* Set task *
Return the complete listing that follows, with each line reproduced exactly.

* Dataset extract *
= = = =

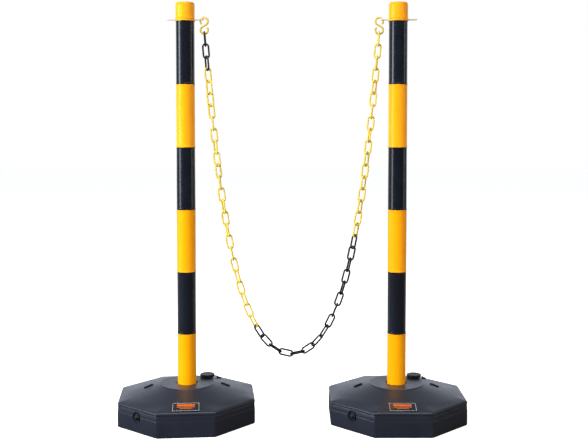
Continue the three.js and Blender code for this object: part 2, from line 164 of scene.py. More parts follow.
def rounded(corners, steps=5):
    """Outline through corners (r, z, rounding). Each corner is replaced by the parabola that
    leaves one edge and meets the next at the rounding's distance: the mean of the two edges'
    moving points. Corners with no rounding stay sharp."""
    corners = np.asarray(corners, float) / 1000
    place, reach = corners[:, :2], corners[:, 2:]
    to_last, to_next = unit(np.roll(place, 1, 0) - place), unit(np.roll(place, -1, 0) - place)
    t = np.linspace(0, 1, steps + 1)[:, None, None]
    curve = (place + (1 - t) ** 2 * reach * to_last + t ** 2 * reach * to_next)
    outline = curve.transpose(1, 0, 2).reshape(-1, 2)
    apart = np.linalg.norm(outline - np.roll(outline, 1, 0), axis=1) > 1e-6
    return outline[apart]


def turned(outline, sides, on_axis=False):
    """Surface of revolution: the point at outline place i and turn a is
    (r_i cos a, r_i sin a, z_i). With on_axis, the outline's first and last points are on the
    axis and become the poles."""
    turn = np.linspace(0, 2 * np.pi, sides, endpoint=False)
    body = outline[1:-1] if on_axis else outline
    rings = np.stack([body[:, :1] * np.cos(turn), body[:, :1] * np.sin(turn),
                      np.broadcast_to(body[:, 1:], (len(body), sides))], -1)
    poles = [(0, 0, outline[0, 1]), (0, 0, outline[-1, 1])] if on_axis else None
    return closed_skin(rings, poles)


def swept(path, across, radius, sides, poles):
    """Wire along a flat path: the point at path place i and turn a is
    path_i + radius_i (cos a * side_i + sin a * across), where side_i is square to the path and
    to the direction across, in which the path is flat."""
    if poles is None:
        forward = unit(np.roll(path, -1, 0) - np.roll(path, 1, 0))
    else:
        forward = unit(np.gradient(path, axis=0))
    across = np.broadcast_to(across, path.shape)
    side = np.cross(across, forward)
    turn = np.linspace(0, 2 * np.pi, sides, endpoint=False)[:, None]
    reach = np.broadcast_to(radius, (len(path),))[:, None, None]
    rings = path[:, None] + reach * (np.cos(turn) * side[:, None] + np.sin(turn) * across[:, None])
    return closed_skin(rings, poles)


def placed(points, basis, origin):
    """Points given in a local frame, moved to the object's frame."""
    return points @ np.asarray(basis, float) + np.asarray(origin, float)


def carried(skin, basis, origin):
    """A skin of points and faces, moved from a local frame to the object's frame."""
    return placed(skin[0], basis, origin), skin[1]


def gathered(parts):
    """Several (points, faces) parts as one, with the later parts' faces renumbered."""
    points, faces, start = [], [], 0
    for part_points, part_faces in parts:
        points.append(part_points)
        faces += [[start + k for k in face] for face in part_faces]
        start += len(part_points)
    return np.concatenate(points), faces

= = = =

* Task response *
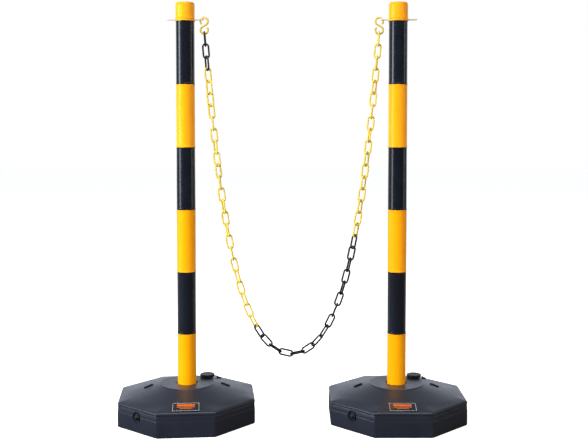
Continue the three.js and Blender code for this object: part 2, from line 164 of scene.py. More parts follow.
def rounded(corners, steps=5):
    """Outline through corners (r, z, rounding). Each corner is replaced by the parabola that
    leaves one edge and meets the next at the rounding's distance: the mean of the two edges'
    moving points. Corners with no rounding stay sharp."""
    corners = np.asarray(corners, float) / 1000
    place, reach = corners[:, :2], corners[:, 2:]
    to_last, to_next = unit(np.roll(place, 1, 0) - place), unit(np.roll(place, -1, 0) - place)
    t = np.linspace(0, 1, steps + 1)[:, None, None]
    curve = (place + (1 - t) ** 2 * reach * to_last + t ** 2 * reach * to_next)
    outline = curve.transpose(1, 0, 2).reshape(-1, 2)
    apart = np.linalg.norm(outline - np.roll(outline, 1, 0), axis=1) > 1e-6
    return outline[apart]


def turned(outline, sides, on_axis=False):
    """Surface of revolution: the point at outline place i and turn a is
    (r_i cos a, r_i sin a, z_i). With on_axis, the outline's first and last points are on the
    axis and become the poles."""
    turn = np.linspace(0, 2 * np.pi, sides, endpoint=False)
    body = outline[1:-1] if on_axis else outline
    rings = np.stack([body[:, :1] * np.cos(turn), body[:, :1] * np.sin(turn),
                      np.broadcast_to(body[:, 1:], (len(body), sides))], -1)
    poles = [(0, 0, outline[0, 1]), (0, 0, outline[-1, 1])] if on_axis else None
    return closed_skin(rings, poles)


def swept(path, across, radius, sides, poles):
    """Wire along a flat path: the point at path place i and turn a is
    path_i + radius_i (cos a * side_i + sin a * across), where side_i is square to the path and
    to the direction across, in which the path is flat."""
    if poles is None:
        forward = unit(np.roll(path, -1, 0) - np.roll(path, 1, 0))
    else:
        forward = unit(np.gradient(path, axis=0))
    across = np.broadcast_to(across, path.shape)
    side = np.cross(across, forward)
    turn = np.linspace(0, 2 * np.pi, sides, endpoint=False)[:, None]
    reach = np.broadcast_to(radius, (len(path),))[:, None, None]
    rings = path[:, None] + reach * (np.cos(turn) * side[:, None] + np.sin(turn) * across[:, None])
    return closed_skin(rings, poles)


def placed(points, basis, origin):
    """Points given in a local frame, moved to the object's frame."""
    return points @ np.asarray(basis, float) + np.asarray(origin, float)


def carried(skin, basis, origin):
    """A skin of points and faces, moved from a local frame to the object's frame."""
    return placed(skin[0], basis, origin), skin[1]


def gathered(parts):
    """Several (points, faces) parts as one, with the later parts' faces renumbered."""
    points, faces, start = [], [], 0
    for part_points, part_faces in parts:
        points.append(part_points)
        faces += [[start + k for k in face] for face in part_faces]
        start += len(part_points)
    return np.concatenate(points), faces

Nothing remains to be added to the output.